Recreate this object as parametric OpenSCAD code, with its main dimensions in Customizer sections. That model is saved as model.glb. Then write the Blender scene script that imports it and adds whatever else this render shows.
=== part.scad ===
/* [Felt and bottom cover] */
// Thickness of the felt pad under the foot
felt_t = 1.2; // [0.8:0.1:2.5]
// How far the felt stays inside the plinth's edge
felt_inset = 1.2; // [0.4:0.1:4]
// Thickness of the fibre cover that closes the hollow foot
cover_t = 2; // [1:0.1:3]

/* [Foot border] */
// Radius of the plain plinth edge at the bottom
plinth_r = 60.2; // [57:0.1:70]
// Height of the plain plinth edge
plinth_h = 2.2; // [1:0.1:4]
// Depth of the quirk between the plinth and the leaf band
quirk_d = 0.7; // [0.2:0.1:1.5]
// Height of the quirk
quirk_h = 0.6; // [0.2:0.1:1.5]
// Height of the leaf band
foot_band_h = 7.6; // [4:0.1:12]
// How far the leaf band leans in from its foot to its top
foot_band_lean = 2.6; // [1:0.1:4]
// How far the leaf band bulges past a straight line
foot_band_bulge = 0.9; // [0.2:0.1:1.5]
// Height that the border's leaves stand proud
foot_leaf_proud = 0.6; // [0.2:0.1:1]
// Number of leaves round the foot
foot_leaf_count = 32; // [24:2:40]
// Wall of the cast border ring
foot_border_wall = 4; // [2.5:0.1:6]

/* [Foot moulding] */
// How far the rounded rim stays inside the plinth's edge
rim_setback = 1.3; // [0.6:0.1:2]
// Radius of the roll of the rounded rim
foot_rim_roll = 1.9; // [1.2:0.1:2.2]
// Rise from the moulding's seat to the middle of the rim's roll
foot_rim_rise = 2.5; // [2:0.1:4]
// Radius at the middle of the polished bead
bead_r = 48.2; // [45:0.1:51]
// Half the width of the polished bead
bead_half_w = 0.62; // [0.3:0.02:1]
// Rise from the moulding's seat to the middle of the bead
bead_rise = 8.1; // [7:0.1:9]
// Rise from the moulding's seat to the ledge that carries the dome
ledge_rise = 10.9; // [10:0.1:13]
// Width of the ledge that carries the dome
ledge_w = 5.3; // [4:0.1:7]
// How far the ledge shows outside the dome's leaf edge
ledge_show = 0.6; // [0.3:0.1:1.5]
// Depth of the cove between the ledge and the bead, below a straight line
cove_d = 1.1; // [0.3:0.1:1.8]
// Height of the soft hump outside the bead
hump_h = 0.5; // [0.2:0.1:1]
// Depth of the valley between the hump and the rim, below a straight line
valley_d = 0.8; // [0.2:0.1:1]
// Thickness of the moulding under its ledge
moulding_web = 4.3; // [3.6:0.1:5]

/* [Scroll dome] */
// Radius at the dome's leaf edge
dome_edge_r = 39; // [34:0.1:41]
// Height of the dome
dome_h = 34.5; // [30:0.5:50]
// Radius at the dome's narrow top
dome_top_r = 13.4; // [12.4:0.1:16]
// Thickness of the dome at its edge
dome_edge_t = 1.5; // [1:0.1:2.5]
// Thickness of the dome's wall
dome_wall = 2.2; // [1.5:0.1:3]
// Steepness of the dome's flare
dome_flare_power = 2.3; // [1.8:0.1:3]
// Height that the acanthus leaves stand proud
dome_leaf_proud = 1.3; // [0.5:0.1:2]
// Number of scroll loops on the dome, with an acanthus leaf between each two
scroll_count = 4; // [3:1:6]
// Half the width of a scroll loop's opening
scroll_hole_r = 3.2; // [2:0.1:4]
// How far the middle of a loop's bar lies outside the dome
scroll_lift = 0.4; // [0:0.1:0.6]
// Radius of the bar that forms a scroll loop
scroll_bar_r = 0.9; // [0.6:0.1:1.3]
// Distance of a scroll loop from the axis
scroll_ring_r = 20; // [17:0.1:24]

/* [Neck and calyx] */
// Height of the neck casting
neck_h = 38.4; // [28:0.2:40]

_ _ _

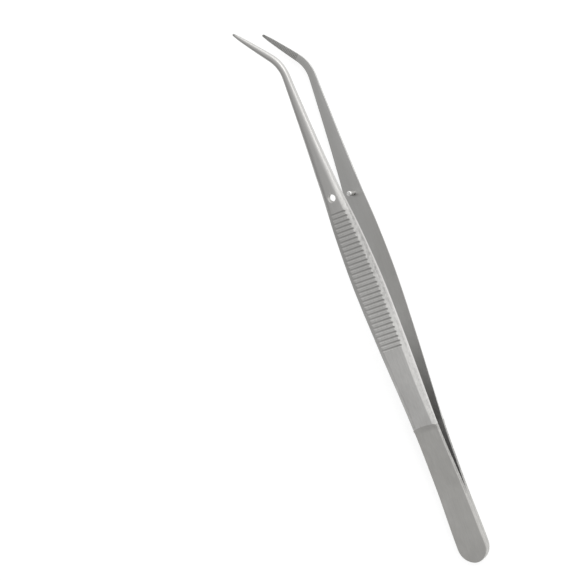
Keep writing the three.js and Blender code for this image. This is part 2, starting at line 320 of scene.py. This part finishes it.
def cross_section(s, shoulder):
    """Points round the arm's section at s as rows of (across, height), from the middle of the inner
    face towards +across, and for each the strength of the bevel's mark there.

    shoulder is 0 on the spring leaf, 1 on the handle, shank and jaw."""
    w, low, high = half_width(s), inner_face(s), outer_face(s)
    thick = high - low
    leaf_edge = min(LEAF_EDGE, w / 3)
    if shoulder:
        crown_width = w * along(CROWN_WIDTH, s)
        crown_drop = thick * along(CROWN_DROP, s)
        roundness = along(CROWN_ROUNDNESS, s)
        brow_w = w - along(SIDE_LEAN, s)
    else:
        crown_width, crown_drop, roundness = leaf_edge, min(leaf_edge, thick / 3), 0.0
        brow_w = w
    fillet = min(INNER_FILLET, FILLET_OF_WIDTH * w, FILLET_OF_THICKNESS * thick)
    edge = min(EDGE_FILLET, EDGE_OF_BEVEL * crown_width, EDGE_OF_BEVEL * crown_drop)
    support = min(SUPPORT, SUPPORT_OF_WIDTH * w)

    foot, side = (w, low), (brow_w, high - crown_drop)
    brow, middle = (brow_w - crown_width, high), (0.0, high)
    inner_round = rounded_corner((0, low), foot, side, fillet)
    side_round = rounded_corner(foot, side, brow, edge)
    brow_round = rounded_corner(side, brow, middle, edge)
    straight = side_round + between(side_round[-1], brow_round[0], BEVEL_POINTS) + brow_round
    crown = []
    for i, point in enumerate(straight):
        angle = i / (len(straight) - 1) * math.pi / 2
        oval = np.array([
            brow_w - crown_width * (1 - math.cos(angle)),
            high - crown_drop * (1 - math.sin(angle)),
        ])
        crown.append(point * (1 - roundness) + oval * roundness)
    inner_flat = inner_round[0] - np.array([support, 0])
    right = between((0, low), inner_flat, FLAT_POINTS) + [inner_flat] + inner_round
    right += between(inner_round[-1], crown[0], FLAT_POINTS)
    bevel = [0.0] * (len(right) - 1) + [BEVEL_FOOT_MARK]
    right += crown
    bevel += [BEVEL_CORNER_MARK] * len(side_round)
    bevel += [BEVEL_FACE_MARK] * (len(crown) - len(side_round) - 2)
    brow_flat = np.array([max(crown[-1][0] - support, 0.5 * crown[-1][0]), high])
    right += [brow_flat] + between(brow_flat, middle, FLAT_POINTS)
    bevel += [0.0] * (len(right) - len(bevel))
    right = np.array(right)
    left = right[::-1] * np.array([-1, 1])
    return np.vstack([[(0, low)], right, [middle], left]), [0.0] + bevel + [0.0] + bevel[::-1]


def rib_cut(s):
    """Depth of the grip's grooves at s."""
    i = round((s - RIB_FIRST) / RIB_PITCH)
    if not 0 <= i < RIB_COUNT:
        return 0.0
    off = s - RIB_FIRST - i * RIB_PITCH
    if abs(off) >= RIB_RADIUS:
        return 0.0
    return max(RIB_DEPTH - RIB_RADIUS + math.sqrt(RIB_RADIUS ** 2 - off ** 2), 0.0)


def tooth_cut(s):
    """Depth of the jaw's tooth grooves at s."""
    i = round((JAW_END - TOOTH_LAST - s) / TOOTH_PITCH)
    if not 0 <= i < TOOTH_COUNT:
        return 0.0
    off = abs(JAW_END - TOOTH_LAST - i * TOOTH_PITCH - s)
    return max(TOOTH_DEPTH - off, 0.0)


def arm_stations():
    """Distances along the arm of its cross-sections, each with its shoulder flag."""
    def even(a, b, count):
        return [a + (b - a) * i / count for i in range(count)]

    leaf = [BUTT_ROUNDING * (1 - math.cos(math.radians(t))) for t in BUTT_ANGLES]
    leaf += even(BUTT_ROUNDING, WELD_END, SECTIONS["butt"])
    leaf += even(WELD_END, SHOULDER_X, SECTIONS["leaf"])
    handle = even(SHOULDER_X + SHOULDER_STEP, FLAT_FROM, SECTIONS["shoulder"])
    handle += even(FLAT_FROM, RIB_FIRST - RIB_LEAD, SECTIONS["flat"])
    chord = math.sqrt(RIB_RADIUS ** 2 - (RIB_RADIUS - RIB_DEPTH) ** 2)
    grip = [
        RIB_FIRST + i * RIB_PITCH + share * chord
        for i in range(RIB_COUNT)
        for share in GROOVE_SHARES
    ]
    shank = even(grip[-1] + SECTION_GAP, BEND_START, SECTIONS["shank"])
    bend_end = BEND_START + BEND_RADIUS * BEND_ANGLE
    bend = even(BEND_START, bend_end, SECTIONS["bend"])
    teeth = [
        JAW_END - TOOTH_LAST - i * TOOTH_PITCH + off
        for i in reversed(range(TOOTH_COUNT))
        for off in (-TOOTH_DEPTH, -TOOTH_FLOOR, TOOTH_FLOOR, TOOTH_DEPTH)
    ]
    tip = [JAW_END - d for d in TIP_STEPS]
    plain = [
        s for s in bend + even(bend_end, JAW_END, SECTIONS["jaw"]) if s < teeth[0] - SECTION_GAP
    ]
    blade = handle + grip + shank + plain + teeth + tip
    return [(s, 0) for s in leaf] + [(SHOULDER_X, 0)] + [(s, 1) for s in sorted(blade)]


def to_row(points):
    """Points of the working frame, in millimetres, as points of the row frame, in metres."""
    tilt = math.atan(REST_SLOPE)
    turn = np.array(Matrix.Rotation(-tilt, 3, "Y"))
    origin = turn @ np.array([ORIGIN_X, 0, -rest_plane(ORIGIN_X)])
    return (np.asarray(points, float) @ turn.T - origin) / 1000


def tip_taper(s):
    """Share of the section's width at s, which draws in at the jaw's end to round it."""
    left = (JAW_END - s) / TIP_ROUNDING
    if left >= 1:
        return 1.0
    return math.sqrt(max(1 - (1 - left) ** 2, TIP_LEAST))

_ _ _

### Short exercise
Please return, exactly as they appear, the lines starting at the one that contains "Keep writing the" and ending at the one that contains "support = min(SUPPORT, SUPPORT_OF_WIDTH".

### Response to this task
Keep writing the three.js and Blender code for this image. This is part 2, starting at line 320 of scene.py. This part finishes it.
def cross_section(s, shoulder):
    """Points round the arm's section at s as rows of (across, height), from the middle of the inner
    face towards +across, and for each the strength of the bevel's mark there.

    shoulder is 0 on the spring leaf, 1 on the handle, shank and jaw."""
    w, low, high = half_width(s), inner_face(s), outer_face(s)
    thick = high - low
    leaf_edge = min(LEAF_EDGE, w / 3)
    if shoulder:
        crown_width = w * along(CROWN_WIDTH, s)
        crown_drop = thick * along(CROWN_DROP, s)
        roundness = along(CROWN_ROUNDNESS, s)
        brow_w = w - along(SIDE_LEAN, s)
    else:
        crown_width, crown_drop, roundness = leaf_edge, min(leaf_edge, thick / 3), 0.0
        brow_w = w
    fillet = min(INNER_FILLET, FILLET_OF_WIDTH * w, FILLET_OF_THICKNESS * thick)
    edge = min(EDGE_FILLET, EDGE_OF_BEVEL * crown_width, EDGE_OF_BEVEL * crown_drop)
    support = min(SUPPORT, SUPPORT_OF_WIDTH * w)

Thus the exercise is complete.